なかには行政絡みや業界団体が設定している資格をとらなければ業務に差し支える業務もある。社として有資格者を何人抱えているかなどということが、少なくとも表面的な信用の裏付けに使われることもある。そのため、業界団体が提供している資格試験にパスすることが社員の個人個人の課題に留まらず社の課題として扱われることがある。そのような企業では、資格試験にパスして有資格者になることが昇進も含めた評価基準に組み込まれていることも珍しくない。
業界によっては、資格試験を受験するための準備を資格受験予備校のようなかたちで提供しているとこともある。装置メーカのユーザーであれば社員教育を社内でしきれないところも多いだろう。しかし、それなりの歴史と事業規模を誇るメーカであれば、社内で資格試験の受験の準備のトレーニングができるし、してきた。もし、できないとなると、それこそ社を上げての問題になる。製品の使い方を社内で教育できなかったら、使い方もよく分からなかったら製品の基本仕様の決定すら自社ではできない。まして、客に提案するソリューションにどれほどの説得力があるのか。メーカがメーカであり得なくなる。
ひとつの例に過ぎないが、業界ではそこそこ知られた工作機械メーカがここにあったとしよう。そのメーカの部品加工ラインの若い従業員が旋盤工の資格試験を受けるとなれば、社内で資格試験の準備が周到にされる。準備もろくにせずに、あるいはその従業員の個人の立場での資格試験受験はあり得ない。実力不足で試験に合格できないこともあるだろうが、受験するに値する、チャレンジする能力を持っているからこそ、社としてそこまで教育してきたからこそ、受験がある。もし、万が一、合格ラインを遥かに下回る結果とでもなれば、受験した本人以上に社としての恥と考えるだろう。
あり得ないとは思うが、もし、社内で社員を教育しきれずに、業界団体が提供している資格受験対策コースのようなところに社員を送ったらどうなるか?どの業界も狭い。あっという間に、あのメーカではこの業界で必須の基本的な知識を社員に社内教育できないとう評判が広がるのに大した時間はかからない。基本的な知識すら社内で社員を教育しえないメーカの営業マンから、製品からソリューションまで踏み込んだ説明が得られると思う客がいるだろうか。

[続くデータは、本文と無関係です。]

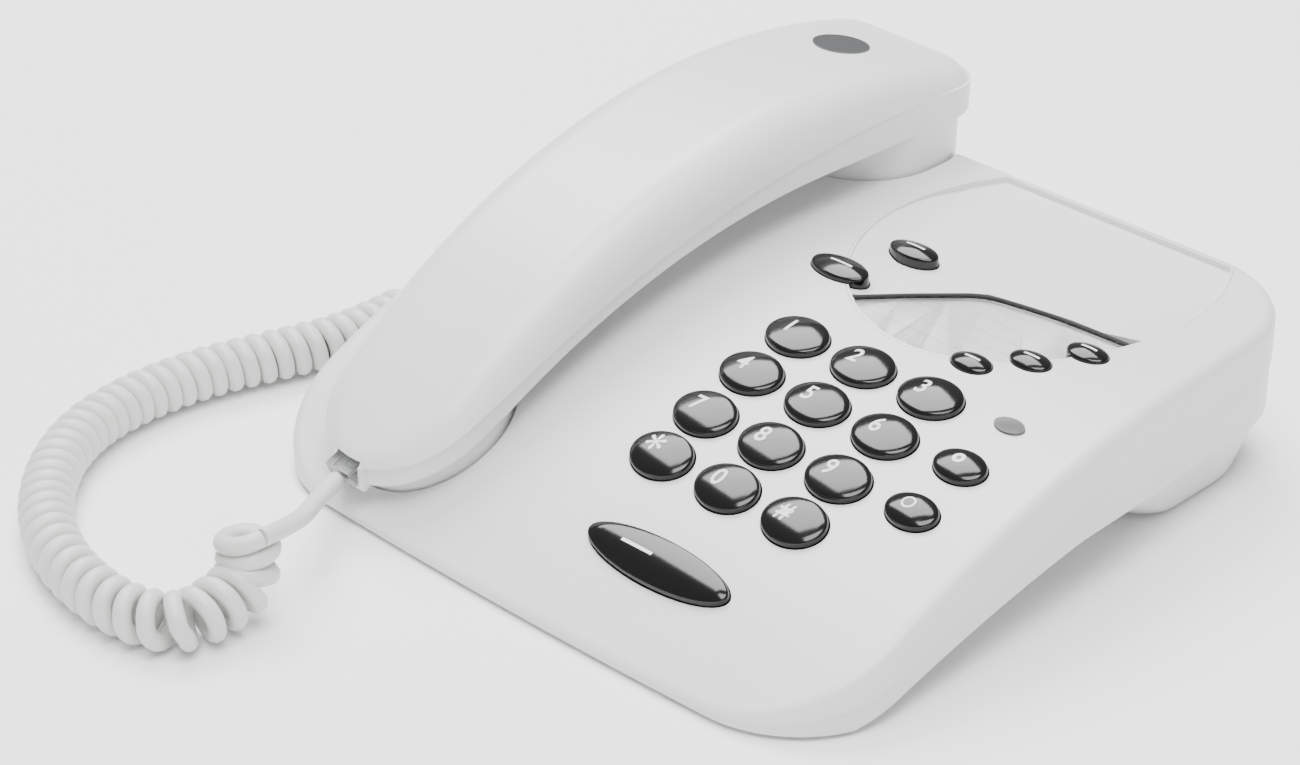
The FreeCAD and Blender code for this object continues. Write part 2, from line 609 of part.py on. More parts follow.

業界団体が用意している汎用的な知識すら社内で社員に教育できないでいることを問題とすることなく、社員を資格受験予備校のようなところに送り続けて、それを当たり前と思っている経営層がいたとしたら、それは経営層としての認識の欠如という本質的な問題に、そして、“任に能わず“の結論になる。この結論を出せない、出しえない経営トップがいたら、同じように”任に能わず“ということになる。